Anomalous dispersion and negative group velocity in a coherence-free cold atomic medium
William G.A. Brown, Russell McLean, Andrei Sidorov, Peter Hannaford, and Alexander Akulshin

TL;DR
This paper reports the observation of negative group velocity in a cold atomic medium caused by linear atom-light interaction, independent of ground state coherences, with potential implications for light manipulation.
Contribution
It demonstrates negative group velocity in a cold atomic medium without relying on long-lived ground state coherences, expanding understanding of fast light phenomena.
Findings
Negative group velocity of -c/360 observed
Anomalous dispersion spans 15-40 MHz, wider than typical
Good agreement between measured dispersion and theoretical predictions
Abstract
We have observed the propagation of an approximately 35 ns long light pulse with a negative group velocity through a laser-cooled 85Rb atomic medium.
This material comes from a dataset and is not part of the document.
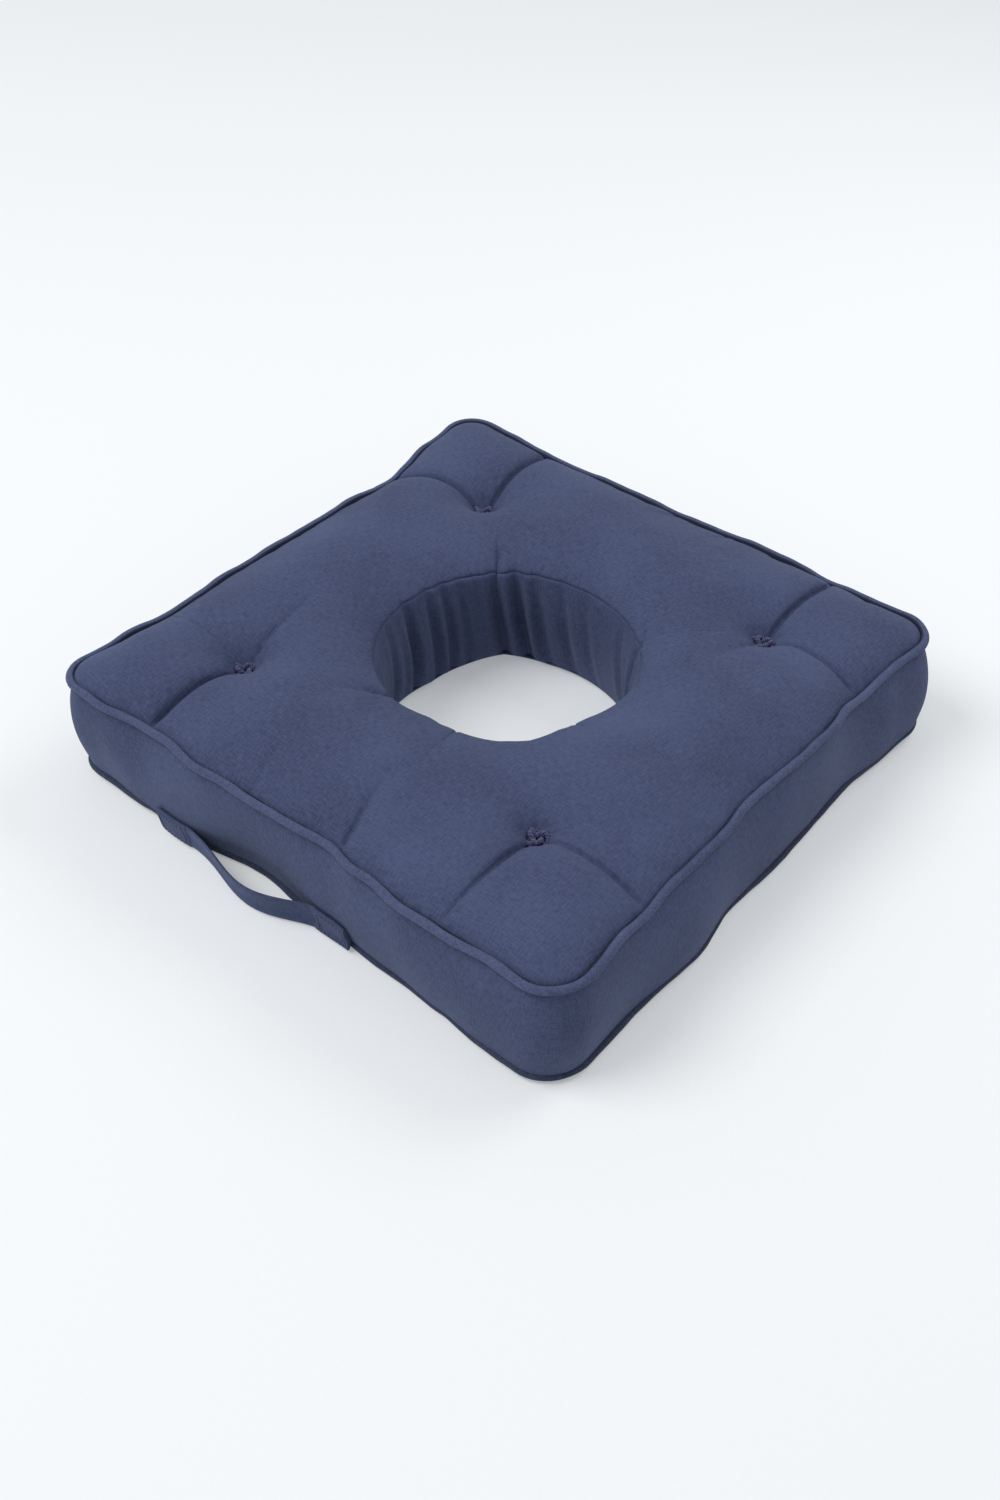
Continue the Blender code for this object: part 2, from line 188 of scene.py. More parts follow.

The anomalous dispersion results from linear atom-light interaction, and is unrelated to long-lived ground state coherences often associated with fast light in atomic media. The observed negative group velocity (-c/360) in the Rb magneto-optical trap for a pulse attenuated by less than 50% is in good agreement with the value of dispersion measured independently by an RF heterodyne method. The spectral region of anomalous dispersion is between 15 and 40 MHz, which is an order of magnitude wider than that typically associated with ground-state coherences.